Massey’s subsequent research in Mount Laurel, New Jersey, published in Climbing Mount Laurel, shows that the fears of increased density did not pan out. Mount Laurel is a bucolic town in the Philadelphia suburbs with single-family homes on large lots and sprawling town parks with ample parking and recreational opportunities. It was also the site of a landmark lawsuit over the use of antidensity zoning to bar the development of clustered townhouses in the community. The town remains largely an affluent single-family-home community, yet the housing stock now includes multifamily developments, some of which are designated as affordable. Massey examined the impact of an affordable development in Mount Laurel, the Ethel Lawrence Homes. There has been no spike in crime rates, no reduction in property values, and no increase in tax burdens in the surrounding area.

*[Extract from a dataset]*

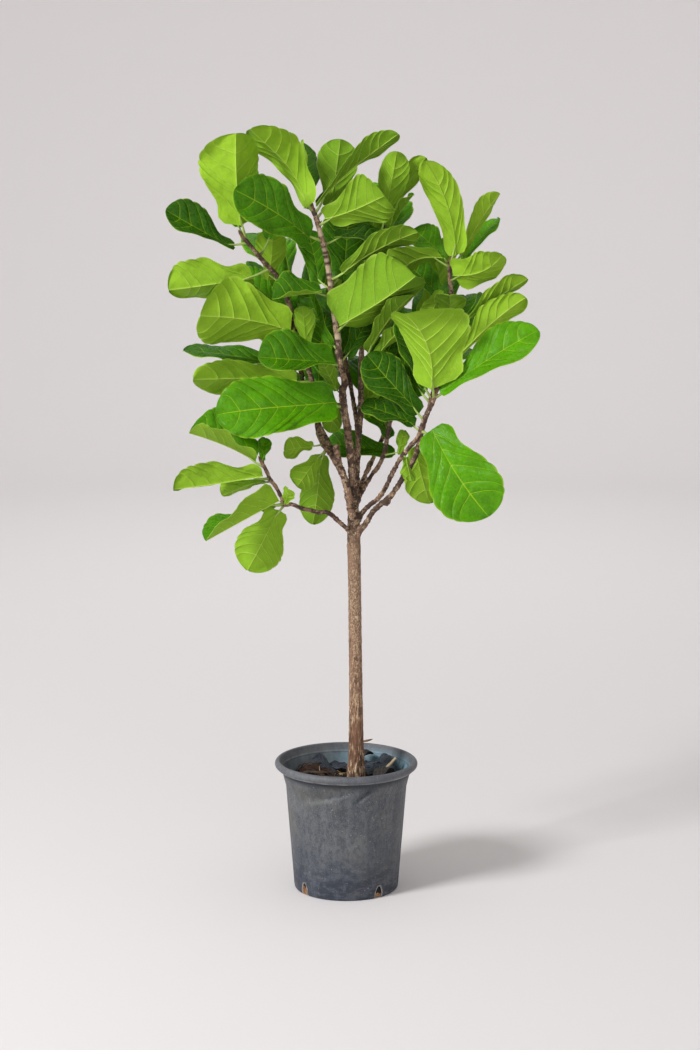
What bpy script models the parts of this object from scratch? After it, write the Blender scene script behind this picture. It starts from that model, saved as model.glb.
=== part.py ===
"""Potted fiddle leaf fig: a young standard tree in a plastic nursery pot.

Units are metres and +Z is up. The origin is the centre of the pot's foot, on the ground,
and the tree's best side faces -Y. Tables of places are in centimetres.
"""
import math
import random
from collections import namedtuple

import bmesh
import bpy
from mathutils import Matrix, Quaternion, Vector
from mathutils.bvhtree import BVHTree

CM = 0.01
GAP = 0.0003            # between solids that touch
JOINT_STRAIGHT = 0.004  # straight length on both sides of a cut through a stem

# Pot: radii and heights
RIM_RADIUS = 0.160
RIM_HEIGHT = 0.294
LIP_HEIGHT = 0.020
LIP_INNER_RADIUS = 0.1495
SHOULDER_RADIUS = 0.1455
WAIST_RADIUS = 0.1355
WAIST_HEIGHT = 0.235
FOOT_RADIUS = 0.1165
POT_WALL = 0.0022
POT_FLOOR = 0.0030
POT_STEPS = 32
NOTCH_WIDTH = 0.020
NOTCH_HEIGHT = 0.028
NOTCH_DEPTH = 0.030
NOTCH_ANGLES = (-52, 38, 128, 218)

# Soil and the hole that the trunk stands in
SOIL_HEIGHT = 0.246
SOIL_HILL = 0.007
SOIL_LUMP = 0.004
TRUNK_X = 0.022
TRUNK_FOOT = 0.120
TRUNK_FLARE_TOP = 0.262
TRUNK_FLARE_RADIUS = 0.0210
HOLE_RADIUS = TRUNK_FLARE_RADIUS + 0.0007
LITTER_GAP = 0.0004

# The point that the places in the tables are seen from
EYE = Vector((0.0085, -5.10, 1.65))

# Leaves
BLADE_THICKNESS = 0.0010
BLADE_ROWS = (0.01, 0.10, 0.30, 0.52, 0.74, 0.91, 0.99)
SMALL_BLADE_ROWS = (0.01, 0.13, 0.34, 0.62, 0.87, 0.99)
SMALL_LEAF = 0.116
BROAD_LEAF = 0.138
PETIOLE_RADIUS = 0.0026
PETIOLE_LEAST = 0.018
STALK_MARGIN = 1.2      # centimetres from a stalk's root to a cut through its stem
STALK_END = 0.07        # part of the blade's length that the stalk runs under
STALK_SINK = 0.0009     # depth of the stalk's axis under the blade's middle surface
GESTURE = 9             # place of a bearing's first value in a leaf's row
STALK_FREE = 0.35       # part of a stalk that may lie against its neighbours on the same stem
CLEARANCE = 0.003
WAVES = 2.3
WAVE_HEIGHT = 0.042
TWIST_START = 0.25      # part of the blade's length where it isn't twisted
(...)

Evidence about what causes segregation and whether the remedies lead to spillover harms is essential as the field strives to navigate a new fair housing landscape. However, Mount Laurel also provides a lesson in how long it can take for a court decision to lead to change. While the New Jersey Supreme Court decided the case in 1975 and affirmed it in 1983, the development in question, the Ethel Lawrence Homes, was only opened in 2000.

The loopholes are closing, but change will not happen overnight. Exclusion by race, ethnicity, gender, age, disability, family status, and other protected classes is no longer permitted. But will it take 25 years of legal battles and delays before the door to opportunity is open in reality? Perhaps. In the meantime, all of the land use community should not just wait and see how the changes play out. Instead, we should fight to remedy residential segregation through our daily work—increasing the housing supply, building homes targeted to the local workforce, and strengthening communities where homes are already affordable.

All families should be able to live in a modest home in a neighborhood that meets their needs. The need is great. Let’s bring down the barriers that are restricting supply.